We lopen naar het gemeentehuis. Daar praat een woordvoerder van de hulpverleningsdienst ons bij. ,,Het is erg, het loopt uit de hand. Nee, de burgemeester kun je niet spreken, die zit in crisisberaad.” Terwijl hij dat zegt, stapt de Groningse korpschef Oscar Dros het gemeentehuis binnen. Hij houdt zijn mond dicht.

Wij lopen richting het centrum. Voor bij de kerk, het is inmiddels rond 11 uur, is het eigenlijk wel gezellig. En gemoedelijk: mensen staan rustig met een pilsje een beetje te dansen op muziek uit meegebrachte ghettoblasters. In de Kerkstraat is het rumoerig. De harde kern van relschoppers schijnt daar tegenover de ME te staan.

Geruchten over doden druppelen binnen. Eerst één, dan twee. Later zelfs drie. Ze blijken uiteindelijk onwaar.

We lopen wat heen en weer. Teruggaan is geen optie. De ME heeft gebied rond de Stationsweg hermetisch afgesloten. Mijn auto staat er. Hoe ik thuis kom? Geen idee.

We komen een bekende tegen en gaan met hem een restaurant binnen. Daar staat Rutger Castricum van Pownews. Hij kan zich buiten niet meer vertonen. ,,Op een gegeven moment was ik alleen maar blikjes bier aan het ontwijken.“ Opgelucht omhelst hij zijn cameraman, die even later binnen komt lopen. ,,Een uitzending hebben we niet gemaakt. Ik zou niet weten waar onze straalwagen is”, zegt Rutger.

Een voor een hangen we onze telefoon aan een lader. We staan bijna in constante verbinding met onze opdrachtgever en van de accu is maar weinig over.

We gaan nog een paar keer richting de kerk. De sfeer slaat voelbaar om. Voorbijrijdende politiebusjes worden bekogeld met bierflesjes. Jongeren hangen in lantaarnpalen, stichten vuurtjes en de ME komt steeds dichterbij. Ineens zie ik in mijn ooghoeken een peloton ME’ers richting de kerk lopen. We weten nog net het restaurant te bereiken, voordat zij de Kerkstraat volledig leeg hebben geveegd.

Relschoppers vliegen alle kanten op. Zeker tien Qbuzz-bussen rijden vanuit de Rijksstraatweg met hoge snelheid voor ons langs. Allemaal hebben ze gesneuvelde ruiten. Even later ziet het zwart en blauw van politie en ME. Het centrum van Haren is leeg en de laatste paar honderd relschoppers worden in de richting van Groningen gedreven. Even zijn we bang dat ook onze schuilplek doelwit wordt. Gelukkig weet de ME een groep jongeren voldoende angst in te boezemen.

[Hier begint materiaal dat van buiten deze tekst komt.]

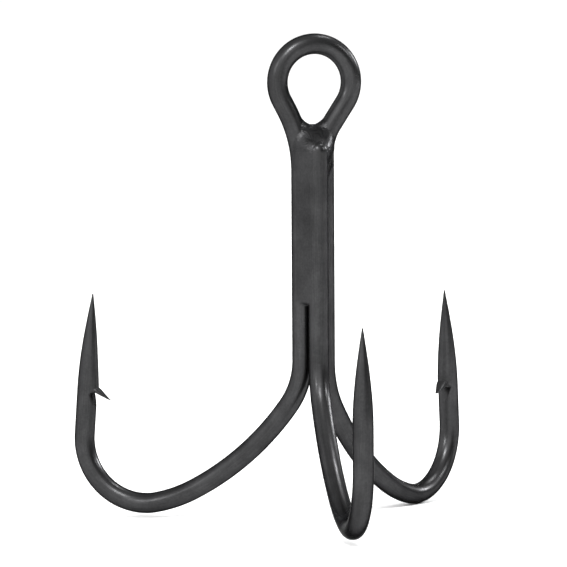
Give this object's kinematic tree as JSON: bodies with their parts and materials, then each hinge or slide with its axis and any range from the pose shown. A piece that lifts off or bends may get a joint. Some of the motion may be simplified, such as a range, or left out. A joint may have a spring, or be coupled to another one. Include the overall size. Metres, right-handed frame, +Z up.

Wij drinken nog wat, zien het op straat steeds rustiger worden en wagen ons rond een uurtje of één weer de straat op. Winkelruiten liggen in puin, etalages zijn geplunderd, rookdampen trekken omhoog. ME’ers lopen door het dorp en we maken een praatje. ,,Er zitten een paar jongens bij die al heel wat hebben meegemaakt. Maar zo erg als dit?”, zegt een vrouwelijke ME’er. We vinden mijn auto en maken nog een rondje voordat we koers zetten naar Groningen.

Dat Project X uit de hand zou lopen, hadden we voorspeld. Maar dat het zo erg zou worden, daar was niemand op voorbereidt. Het regent en Haren is veranderd in een spookdorp.